How ten days of total silence can change your perspective.
November 29. The morning after my 38th birthday. I’m in midtown Manhattan in a van that’s heading to a meditation center in Shelburne Falls, Massachusetts. I have meditated before, but not like this. When I arrive, I will take a vow to be silent in body, speech, and mind for 10 days. I am immersing myself in an ancient meditation technique whose ultimate goal is embodied in its name: Vipassana, which means to see things as they really are. I like to take big leaps, and, well, this is a big leap.
It is 6:35 p.m. on day 4. For the third time today, I’m spending an hour sitting cross-legged on a cushion, eyes closed, without moving. Before the retreat, I’d never done this for more than 10 minutes, let alone 60. Our meditation leader tells us to observe the physical sensations within our bodies. As I sit, at times I feel subtle tingling. At others, strong ecstatic vibrations. At still others, pain, bubbling up like hot lava in my knees, ankles, and back. My mind yells at me for the pain. It distracts me with a fire hose of random thoughts. I think about what people will say when I tell them about this experience. And then my focus on my body returns. The thoughts rush in over and over again at unpredictable intervals, until they don’t. And then they do again.
9:15 a.m., day 10. I just finished the last of the 110 hours I’ve spent sitting. Noble silence is officially over. No more 4 a.m. wake-up calls. I stroll across campus with the guy I’ve been sitting next to for the past 10 days. Finding words is a struggle, but we feel joy and a sense that the experience we shared has given us a new perspective.
The next morning I’m in a car, and the skyline of Manhattan comes into view. Driving through the city, I sense a calm beneath the city’s superficial chaos. Horns aren’t as piercing. I’m sure the taxi drivers aren’t honking any differently. Perhaps I’m the one who has changed?
Now I’m walking toward my apartment. I notice the leaves on the trees. I feel the energy of people as they pass me on the sidewalk. I don’t remember whatever it was that was bugging me when I left a week and a half ago.
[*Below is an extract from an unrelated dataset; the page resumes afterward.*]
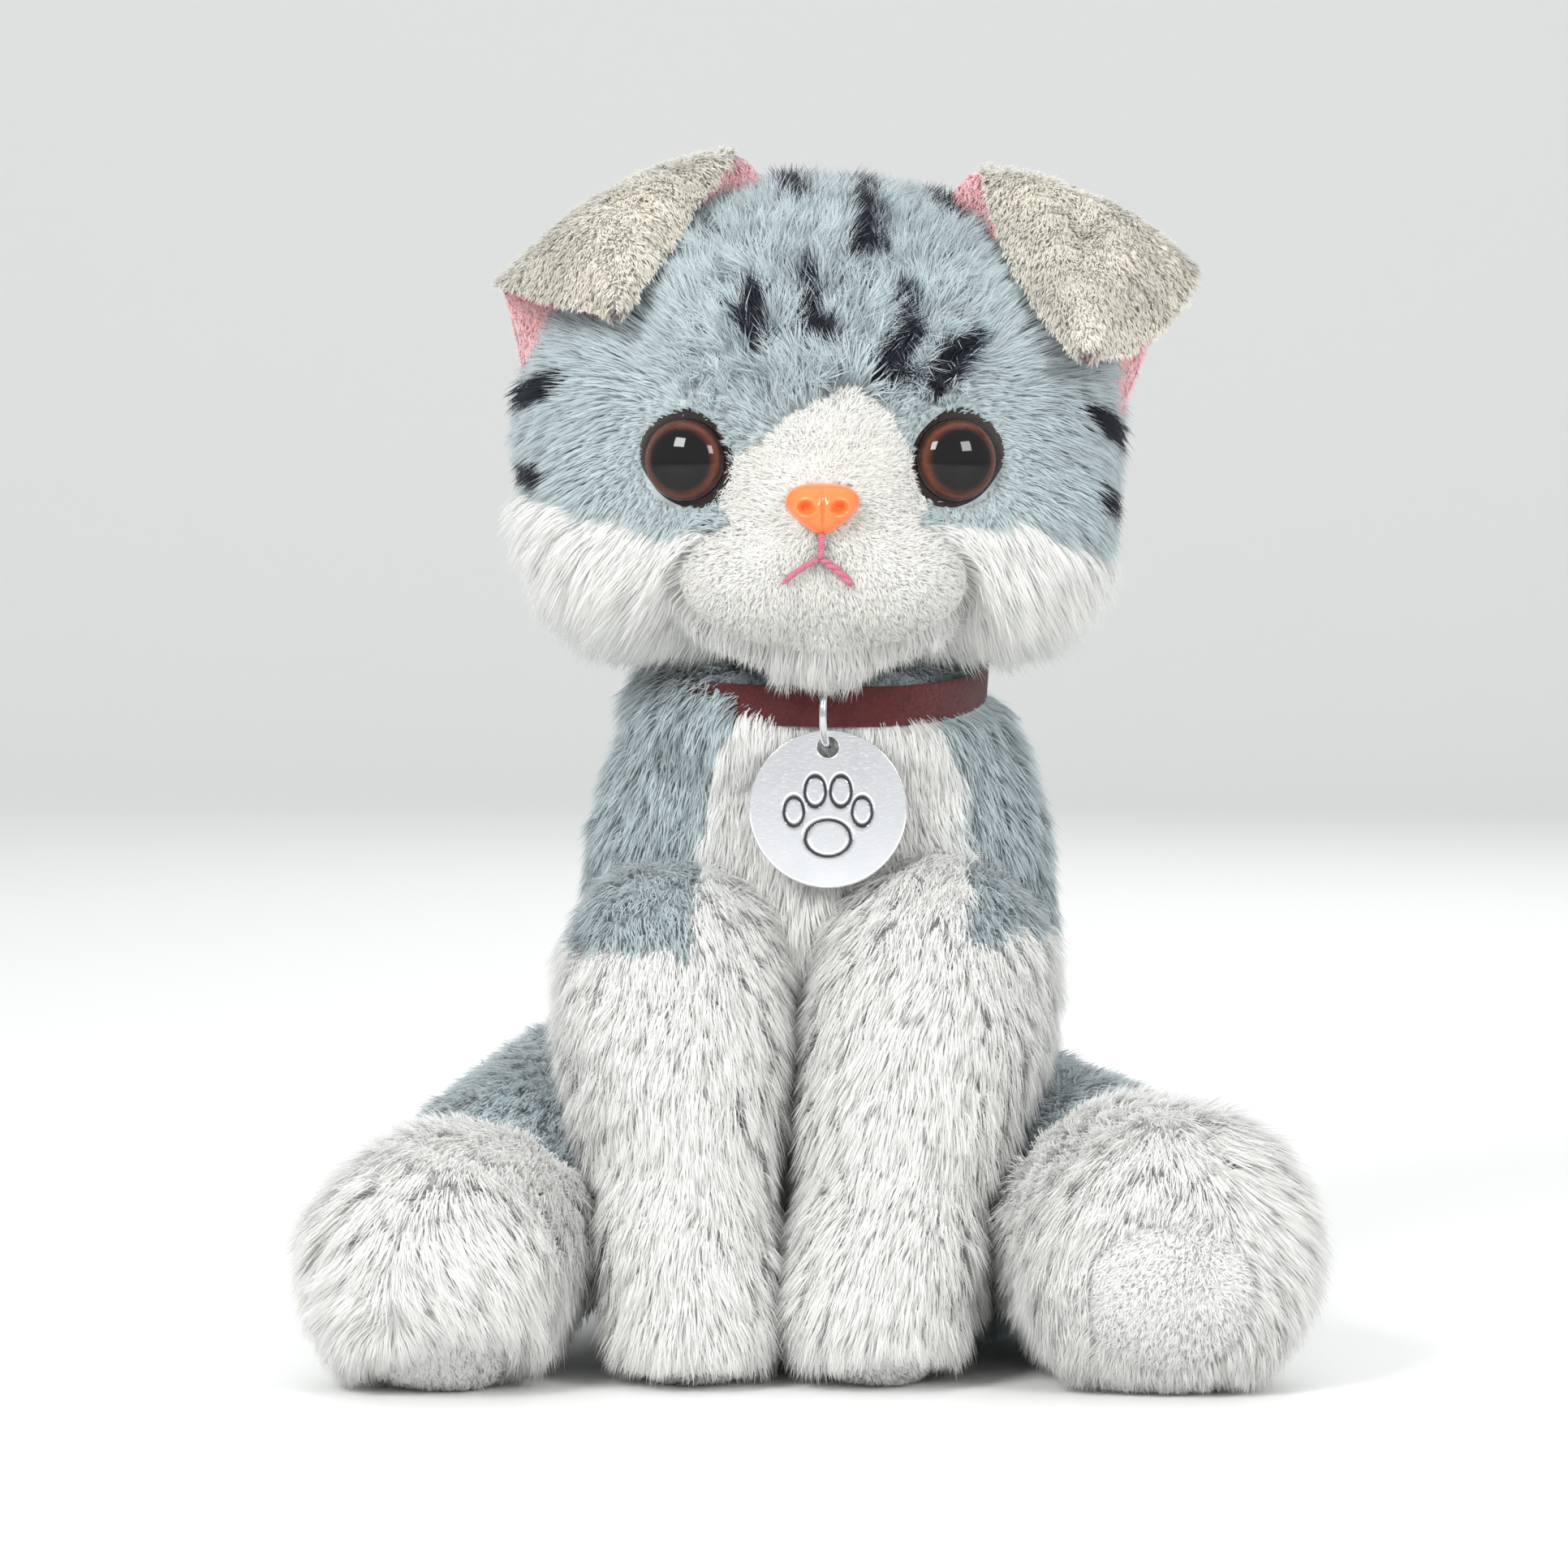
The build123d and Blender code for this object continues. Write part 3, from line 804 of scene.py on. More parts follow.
@dataclass
class Fur:
    """One area of pile on a surface."""

    name: str
    body: str
    slot: str
    surface: Surface
    pile: Pile
    finish: bpy.types.Material
    where: Callable[[Array, Array], Array]
    colour: Callable[[Array], Array]
    comb: Callable[[Array, Array], Array]
    length: Callable[[Array], Array] | None = None
    seed: int = 1
    press: Callable[[Array], Array] | None = None

    def roots(self) -> tuple[Array, Array]:
        """Roots and normals inside the area, never more than one piece can hold."""
        points, normals = self.surface.scatter(self.pile.per_mm2 * THINNING, self.seed)
        keep = self.where(points, normals)
        rng = np.random.default_rng(self.seed + 7)
        keep &= ~under_others(points, self.body) | (rng.random(len(points)) < HIDDEN_SHARE)
        points, normals = points[keep], normals[keep]
        if len(points) > STRANDS_A_PIECE:
            LOG.warning("%s: %d strands thinned to %d", self.name, len(points), STRANDS_A_PIECE)
            points, normals = points[:STRANDS_A_PIECE], normals[:STRANDS_A_PIECE]
        return points, normals

    def strands(self) -> tuple[Array, Array, Array, Array]:
        """The five corners of each strand.

        A strand leaves its root tilted from the normal towards the combed direction, bends
        further over half way, droops, and is drawn towards the middle of its tuft. Its flat
        width is at right angles to it, turned by chance about its own length.

        Returns:
            Corners (n, 5, 3), shading normals (n, 5, 3), colours (n, 3) and chance (n,).
        """
        pile = self.pile
        root, normal = self.roots()
        rng = np.random.default_rng(self.seed + 100)
        draw = rng.random((len(root), 5))
        centre, tuft = Chance.tufts(root, pile.tuft, self.seed)
        wide, _ = Chance.tufts(root, pile.tuft * 2.7, self.seed + 50)
        swirl = Chance.noise(root, 11.0, self.seed) * 0.35
        comb = unit(self.comb(root, normal)) + swirl
        comb += (rng.random((len(root), 3)) - 0.5) * 2 * pile.frizz
        comb += (tuft[:, 3:6] - 0.5) * 1.3 * pile.frizz
        flat = unit(comb - normal * dot(comb, normal))

        scale = 1 + (draw[:, 0] - 0.6) * pile.uneven + (tuft[:, 4] - 0.5) * pile.uneven * 0.8
        length = pile.length * scale
        if self.length is not None:
            length = length * self.length(root)
        length = length[:, None]
        tilt = np.radians(pile.tilt + (tuft[:, 5] - 0.5) * 22 + (draw[:, 1] - 0.5) * 18)[:, None]
        over = tilt + np.radians(pile.bend)
        first = normal * np.cos(tilt) + flat * np.sin(tilt)
        second = unit(normal * np.cos(over) + flat * np.sin(over) - UP * pile.droop)
        base = root - normal * 0.5
        middle = root + first * length * 0.5
        tip = middle + second * length * 0.5
        pull = centre - root
        pull = pull - normal * dot(pull, normal)
        broad = wide - root
        broad = broad - normal * dot(broad, normal)
        middle = middle + pull * pile.gather * 0.4
        tip = tip + pull * pile.gather + broad * pile.gather * 0.12

        run = unit(middle - base)
        side = unit(np.cross(run, normal))
        face = np.cross(side, run)
        spin = ((draw[:, 2] - 0.5) * math.radians(70))[:, None]
        across = side * np.cos(spin) + face * np.sin(spin)
        half = across * pile.width / 2 * (0.75 + draw[:, 3:4] * 0.5) / math.sqrt(THINNING)
        corners = np.stack([base - half, base + half,
                            middle - half * 0.85, middle + half * 0.85, tip], axis=1)
        corners[..., 2] = np.maximum(corners[..., 2], FLOOR_GAP)
        if self.press is not None:
            corners = self.press(corners)

        facing = unit(np.cross(across, run))
        soft = unit(normal * 0.72 + facing * 0.34 + (draw[:, 2:5] - 0.5) * 0.22)
        lifted = unit(soft + second * 0.25)
        shading = np.stack([soft, soft, soft, soft, lifted], axis=1)
        return corners, shading, self.colour(root), draw[:, 4]

    def grow(self) -> bpy.types.Object:
        """Make the piece and let it ride on its body."""
        corners, shading, colour, chance = self.strands()
        piece = strand_object(self.name, corners, shading, colour, chance)
        piece.data.materials.append(self.finish)
        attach(piece, self.body)
        LOG.info("%s: %d strands on %s", self.name, len(corners), self.body)
        return piece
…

As you spend time with the March/April 2018 issue of AFAR and our #TravelUnplugged challenge, ask yourself why you might need to unplug and how you might do it: a hike in the woods, a book on a beach, or maybe even 10 days of silent, intense self-observation. I can say from experience that the right path isn’t always the easy one. However you do it, I hope you find a way to feel liberated from the status quo and to connect more deeply with yourself and the world we share. And I hope that when you come home, you find your life changed for the better.